§ **What the task asks**
Locate the string "with" in the listing below. Copy every line where it is found.

§ **Available data**

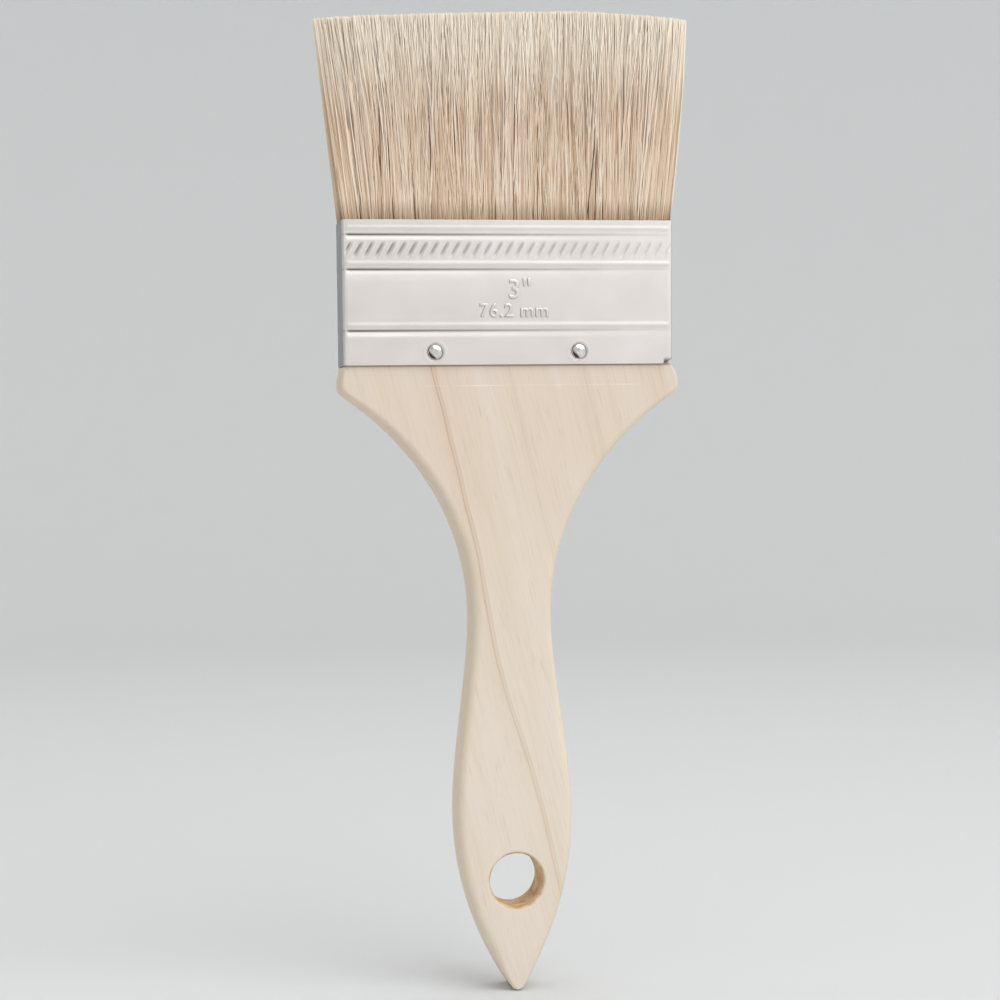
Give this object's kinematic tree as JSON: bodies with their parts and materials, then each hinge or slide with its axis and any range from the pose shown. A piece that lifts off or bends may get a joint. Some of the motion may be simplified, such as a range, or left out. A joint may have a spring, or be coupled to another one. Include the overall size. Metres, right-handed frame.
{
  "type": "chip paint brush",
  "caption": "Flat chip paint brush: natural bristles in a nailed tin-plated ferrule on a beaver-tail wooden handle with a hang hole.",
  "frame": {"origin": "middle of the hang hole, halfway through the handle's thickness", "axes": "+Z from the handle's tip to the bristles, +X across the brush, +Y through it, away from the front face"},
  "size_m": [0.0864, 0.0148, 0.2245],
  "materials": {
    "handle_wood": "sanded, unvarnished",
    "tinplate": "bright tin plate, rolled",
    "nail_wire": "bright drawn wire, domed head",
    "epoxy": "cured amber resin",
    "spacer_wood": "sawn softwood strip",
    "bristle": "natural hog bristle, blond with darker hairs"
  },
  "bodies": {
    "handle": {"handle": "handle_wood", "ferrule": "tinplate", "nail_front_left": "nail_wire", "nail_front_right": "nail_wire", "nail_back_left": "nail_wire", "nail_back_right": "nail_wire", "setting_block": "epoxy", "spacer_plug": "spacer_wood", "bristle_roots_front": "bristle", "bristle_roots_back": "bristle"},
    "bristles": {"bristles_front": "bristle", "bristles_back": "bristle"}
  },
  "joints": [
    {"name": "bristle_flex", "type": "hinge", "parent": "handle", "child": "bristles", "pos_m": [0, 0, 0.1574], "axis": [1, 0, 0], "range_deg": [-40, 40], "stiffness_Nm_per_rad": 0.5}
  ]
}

§ **Written response**
Give this object's kinematic tree as JSON: bodies with their parts and materials, then each hinge or slide with its axis and any range from the pose shown. A piece that lifts off or bends may get a joint. Some of the motion may be simplified, such as a range, or left out. A joint may have a spring, or be coupled to another one. Include the overall size. Metres, right-handed frame.
  "caption": "Flat chip paint brush: natural bristles in a nailed tin-plated ferrule on a beaver-tail wooden handle with a hang hole.",
    "bristle": "natural hog bristle, blond with darker hairs"